3) Clone the skb and have dev_queue_xmit_nit() consume it.
That should actually be pretty easy.
On Tue, May 16, 2006 at 03:17:59AM +0200, Patrick McHardy wrote:
>
> 3) Clone the skb and have dev_queue_xmit_nit() consume it.
>
> That should actually be pretty easy.
Unfortunately that would mean an unconditional copy for all TSO packets
on NICs such as tg3/e1000. These drivers have to modify the data area
of the skb.
Cheers,
--
Visit Openswan at http://www.openswan.org/
Email: Herbert Xu ~{PmV>HI~} <[email protected]>
Home Page: http://gondor.apana.org.au/~herbert/
PGP Key: http://gondor.apana.org.au/~herbert/pubkey.txt
Patrick McHardy wrote:
> 3) Clone the skb and have dev_queue_xmit_nit() consume it.
>
> That should actually be pretty easy.
On second thought, thats not so great either. netdev_nit
just globally signals that there are some taps, but we
don't know if they're interested in a specific packet.
From: Patrick McHardy <[email protected]>
Date: Tue, 16 May 2006 03:22:21 +0200
> Patrick McHardy wrote:
> > 3) Clone the skb and have dev_queue_xmit_nit() consume it.
> >
> > That should actually be pretty easy.
>
> On second thought, thats not so great either. netdev_nit
> just globally signals that there are some taps, but we
> don't know if they're interested in a specific packet.

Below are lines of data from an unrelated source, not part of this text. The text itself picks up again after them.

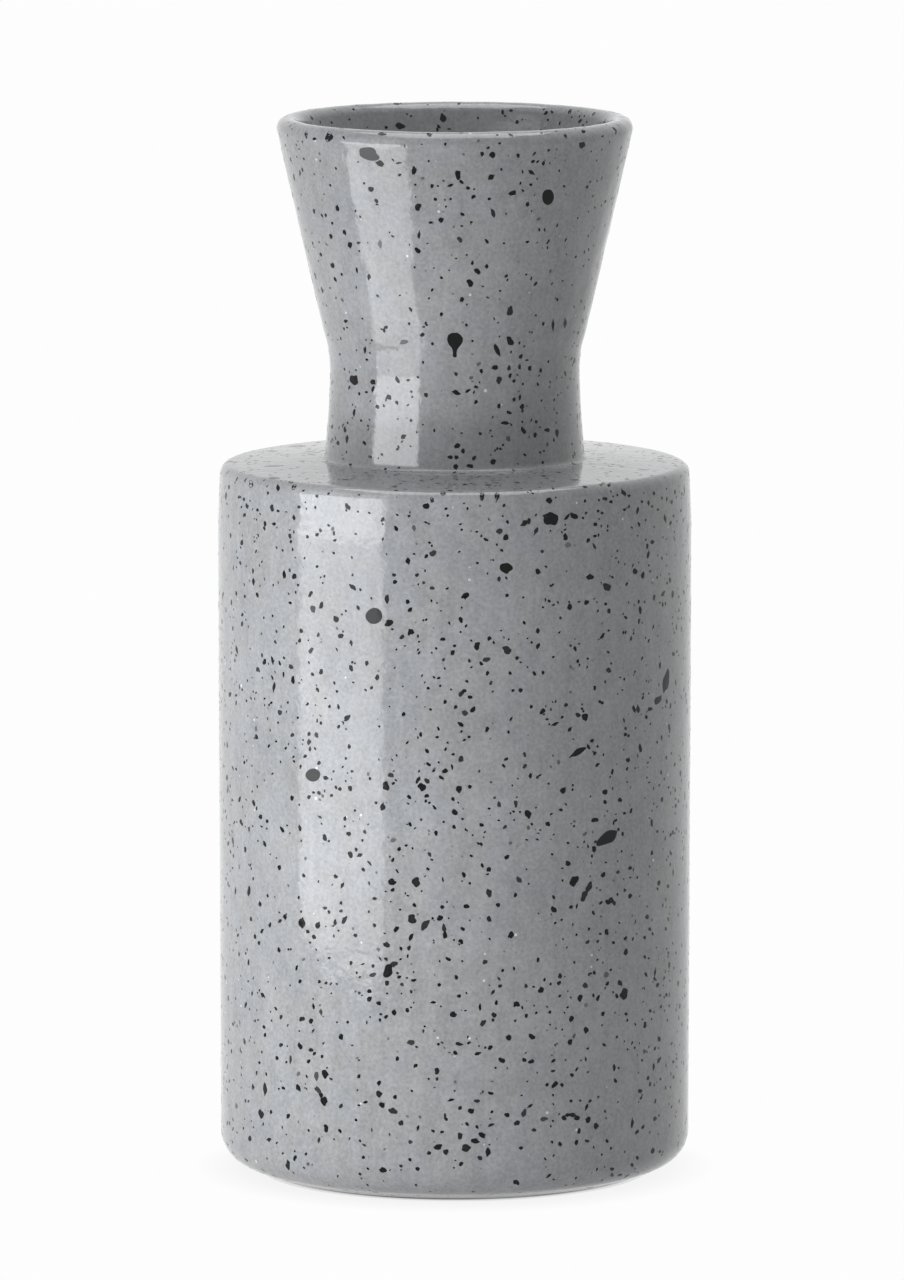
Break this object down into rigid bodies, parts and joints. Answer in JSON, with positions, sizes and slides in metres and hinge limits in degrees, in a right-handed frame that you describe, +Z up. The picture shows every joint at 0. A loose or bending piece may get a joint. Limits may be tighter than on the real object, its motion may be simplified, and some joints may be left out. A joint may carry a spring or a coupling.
{
  "type": "bottle vase",
  "caption": "Tall cylindrical stoneware bottle vase with a flat shoulder, a short neck, a flared round-lipped mouth and a speckled glaze.",
  "frame": {"origin": "centre of the foot ring, on the surface that the vase stands on", "axes": "+Z up along the vase's axis, +X to the viewer's right, +Y away from the viewer"},
  "size_m": [0.12, 0.12, 0.2685],
  "materials": {
    "stoneware": "bare fired stoneware clay, matt and slightly gritty",
    "outside_glaze": "glossy cloudy blue-grey glaze with near-black iron specks",
    "inside_glaze": "the same glossy speckled glaze, poured inside"
  },
  "bodies": {
    "root": {"base_slab": "stoneware", "body_wall": "stoneware", "shoulder_disc": "stoneware", "neck_collar": "stoneware", "flared_mouth": "stoneware", "outer_glaze": "outside_glaze", "inner_glaze": "inside_glaze"}
  },
  "joints": []
}
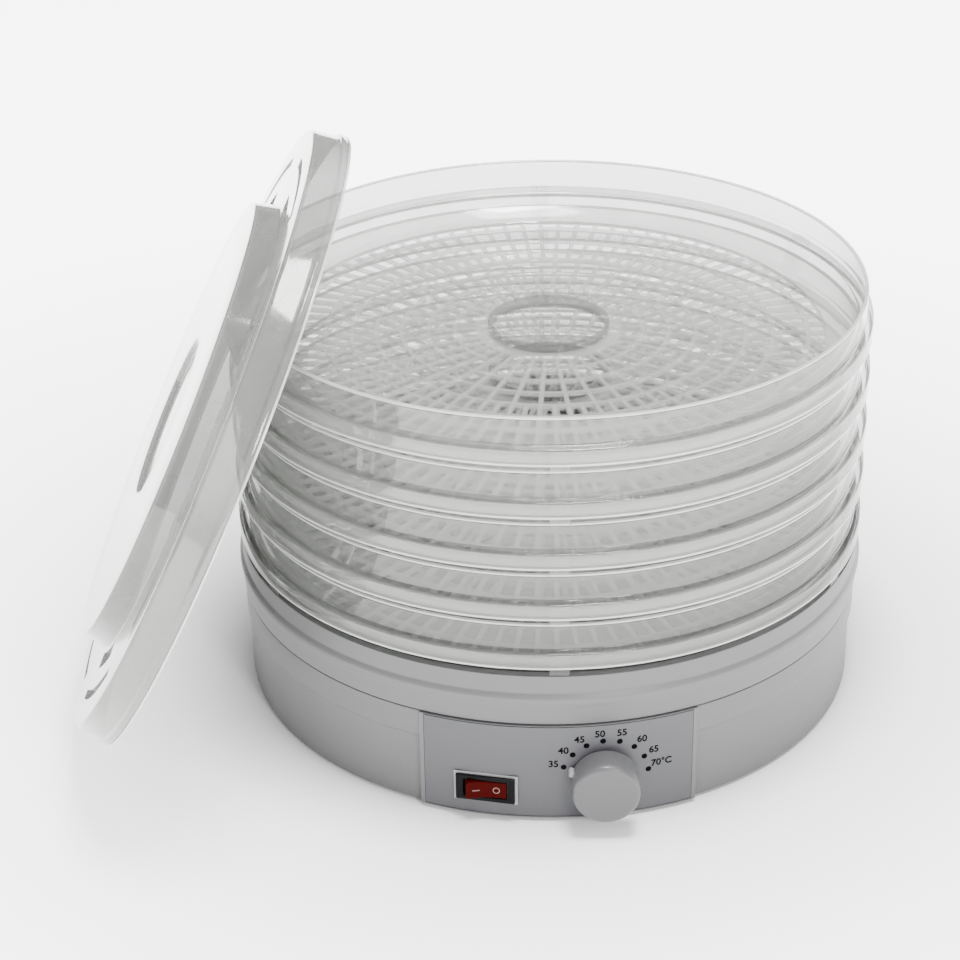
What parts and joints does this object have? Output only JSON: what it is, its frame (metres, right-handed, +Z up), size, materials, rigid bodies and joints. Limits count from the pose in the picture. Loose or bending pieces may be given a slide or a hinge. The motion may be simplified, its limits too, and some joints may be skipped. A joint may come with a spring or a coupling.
{
  "type": "food dehydrator",
  "caption": "Round food dehydrator: heated fan base with a temperature knob and a rocker switch, stacking clear mesh trays, and a vented clear lid leaning against the stack",
  "frame": {"origin": "on the vertical axis of the tray stack, in the plane of the feet's undersides", "axes": "+X to the right as seen from the control panel's side, +Y towards the back, +Z up; the control panel faces -Y and the lid leans on the -X side"},
  "size_m": [0.4176, 0.3701, 0.3036],
  "materials": {
    "base_plastic": "satin moulded light grey",
    "panel_plastic": "satin grey with a faint violet cast",
    "knob_plastic": "satin light grey",
    "clear_plastic": "clear, faintly smoky, glossy",
    "black_plastic": "glossy black",
    "red_plastic": "glossy red",
    "rubber": "matt black",
    "steel": "plain zinc-plated steel",
    "brass": "plain",
    "mica": "pressed mica board, matt",
    "nichrome": "dull heating wire",
    "white_plastic": "matt off-white",
    "wire_red": "red insulation",
    "wire_blue": "blue insulation"
  },
  "bodies": {
    "base": {"base_housing": "base_plastic", "top_cover": "base_plastic", "bottom_cover": "base_plastic", "air_guard": "base_plastic", "control_panel": "panel_plastic", "rubber_foot_1": "rubber", "rubber_foot_2": "rubber", "rubber_foot_3": "rubber", "rubber_foot_4": "rubber", "inlet_bushing": "rubber", "cover_screw_1": "steel", "cover_screw_2": "steel", "cover_screw_3": "steel", "cover_screw_4": "steel", "motor_screw_1": "steel", "motor_screw_2": "steel", "motor_screw_3": "steel", "motor_body": "steel", "motor_bracket": "steel", "thermostat_body": "steel", "thermostat_nut": "brass", "switch_body": "black_plastic", "heater_frame": "mica", "heater_coil": "nichrome", "thermal_fuse": "white_plastic", "terminal_block": "white_plastic", "lead_block_to_switch": "wire_red", "lead_switch_to_thermostat": "wire_red", "lead_thermostat_to_heater": "wire_red", "lead_block_to_motor": "wire_blue"},
    "fan": {"fan_impeller": "black_plastic", "fan_clip": "steel", "motor_shaft": "steel"},
    "knob": {"temperature_knob": "knob_plastic", "thermostat_shaft": "steel"},
    "rocker": {"switch_rocker": "red_plastic"},
    "tray_1": {"tray_wall_1": "clear_plastic", "tray_mesh_1": "clear_plastic", "tray_ring_1": "clear_plastic"},
    "tray_2": {"tray_wall_2": "clear_plastic", "tray_mesh_2": "clear_plastic", "tray_ring_2": "clear_plastic"},
    "tray_3": {"tray_wall_3": "clear_plastic", "tray_mesh_3": "clear_plastic", "tray_ring_3": "clear_plastic"},
    "tray_4": {"tray_wall_4": "clear_plastic", "tray_mesh_4": "clear_plastic", "tray_ring_4": "clear_plastic"},
    "tray_5": {"tray_wall_5": "clear_plastic", "tray_mesh_5": "clear_plastic", "tray_ring_5": "clear_plastic"},
    "lid": {"lid": "clear_plastic"}
  },
  "joints": [
    {"name": "fan_spin", "type": "hinge", "parent": "base", "child": "fan", "pos_m": [0, 0, 0.045], "axis": [0, 0, 1], "continuous": true},
    {"name": "knob_turn", "type": "hinge", "parent": "base", "child": "knob", "pos_m": [0.0223, -0.1735, 0.0257], "axis": [0, 1, 0], "range_deg": [0, 155.4]},
    {"name": "rocker_press", "type": "hinge", "parent": "base", "child": "rocker", "pos_m": [-0.03578, -0.16005, 0.0182], "axis": [0, 0, -1], "range_deg": [0, 22]},
    {"name": "tray_1_lift", "type": "slide", "parent": "base", "child": "tray_1", "axis": [0, 0, 1], "range_m": [0, 0.06]},
    {"name": "tray_2_lift", "type": "slide", "parent": "tray_1", "child": "tray_2", "axis": [0, 0, 1], "range_m": [0, 0.06]},
    {"name": "tray_3_lift", "type": "slide", "parent": "tray_2", "child": "tray_3", "axis": [0, 0, 1], "range_m": [0, 0.06]},
    {"name": "tray_4_lift", "type": "slide", "parent": "tray_3", "child": "tray_4", "axis": [0, 0, 1], "range_m": [0, 0.06]},
    {"name": "tray_5_lift", "type": "slide", "parent": "tray_4", "child": "tray_5", "axis": [0, 0, 1], "range_m": [0, 0.06]},
    {"name": "lid_take_off", "type": "slide", "parent": "tray_5", "child": "lid", "axis": [-0.9048, 0, 0.4258], "range_m": [0, 0.12]}
  ]
}
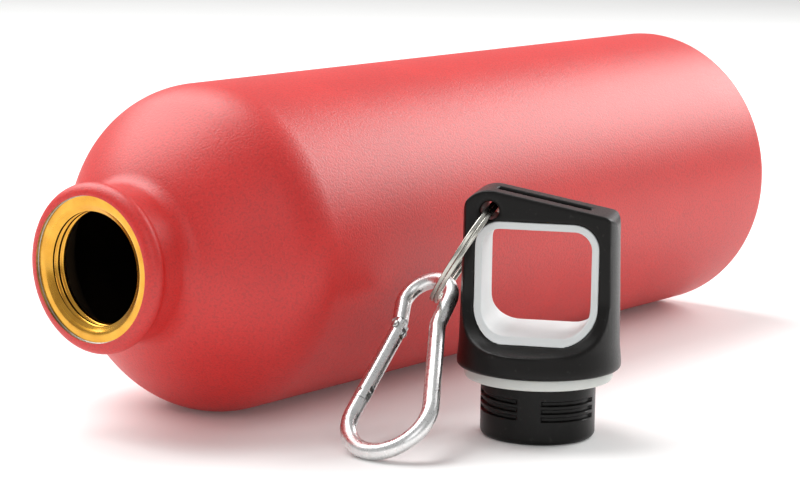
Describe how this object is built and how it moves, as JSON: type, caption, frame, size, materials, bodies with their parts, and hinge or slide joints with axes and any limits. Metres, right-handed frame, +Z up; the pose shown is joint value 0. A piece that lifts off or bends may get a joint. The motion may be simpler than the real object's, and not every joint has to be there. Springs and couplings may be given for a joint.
{
  "type": "canteen",
  "caption": "Aluminium drinking bottle lying on its side, with its threaded screw cap standing beside it; the cap's handle carries a split ring and a spring-gate carabiner.",
  "frame": {"origin": "middle of the footprint of the whole set, on the floor", "axes": "+Z up, +X along the bottle's axis from mouth to base, +Y from the cap towards the bottle"},
  "size_m": [0.2214, 0.1226, 0.073],
  "materials": {
    "powder_coat": "matte powder coat, gold lacquer inside the mouth",
    "cap_plastic": "satin moulded",
    "liner": "matte",
    "plug_plastic": "satin moulded",
    "gasket": "matte, slightly translucent",
    "ring_steel": "nickel plated",
    "carabiner_aluminium": "polished",
    "pin_steel": "bright",
    "plunger_brass": "bright"
  },
  "bodies": {
    "bottle": {"bottle_shell": "powder_coat"},
    "gasket": {"gasket": "gasket"},
    "cap": {"cap_shell": "cap_plastic", "grip_liner": "liner", "thread_plug": "plug_plastic"},
    "split_ring": {"split_ring": "ring_steel"},
    "carabiner": {"carabiner_frame": "carabiner_aluminium", "gate_hinge_pin": "pin_steel"},
    "gate": {"gate": "carabiner_aluminium", "gate_latch_pin": "pin_steel", "gate_spring": "pin_steel", "spring_plunger": "plunger_brass"}
  },
  "joints": [
    {"name": "cap_lift", "type": "slide", "parent": "bottle", "child": "gasket", "axis": [0, 0, 1], "range_m": [0, 0.08]},
    {"name": "cap_turn", "type": "hinge", "parent": "gasket", "child": "cap", "pos_m": [-0.04344, -0.04368, 0], "axis": [0, 0, 1], "range_deg": [0, 220]},
    {"name": "ring_swing", "type": "hinge", "parent": "cap", "child": "split_ring", "pos_m": [-0.04784, -0.03426, 0.049], "axis": [0.9058, 0.4237, 0], "range_deg": [0, 7]},
    {"name": "carabiner_swing", "type": "hinge", "parent": "split_ring", "child": "carabiner", "pos_m": [-0.0566, -0.0274, 0.027], "axis": [0.7202, 0.3542, 0.5965], "range_deg": [0, 60]},
    {"name": "gate_open", "type": "hinge", "parent": "carabiner", "child": "gate", "pos_m": [-0.06146, -0.01944, 0.0224], "axis": [-0.6536, 0.0326, 0.7562], "range_deg": [0, 25], "stiffness_Nm_per_rad": 0.01, "springref_deg": -17.19}
  ]
}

Yes, and all of these issues coming up are why we do the
dev_queue_xmit_nit() before not after we try to give it to the device.
Even the "NIT done" bit doesn't work, for cases like ICMP replies
which can reuse the SKB received, over loopback. Sure we can try to
forcefully clear the bit everywhere we reuse buffers for replies like
that, but I wish anyone trying to implement that the best of luck
finding all spots successfully.
To be honest, I don't think this bug is worth all the energy we are
trying to put into fixing it.
We get a double packet when the spinlock is hit, big deal.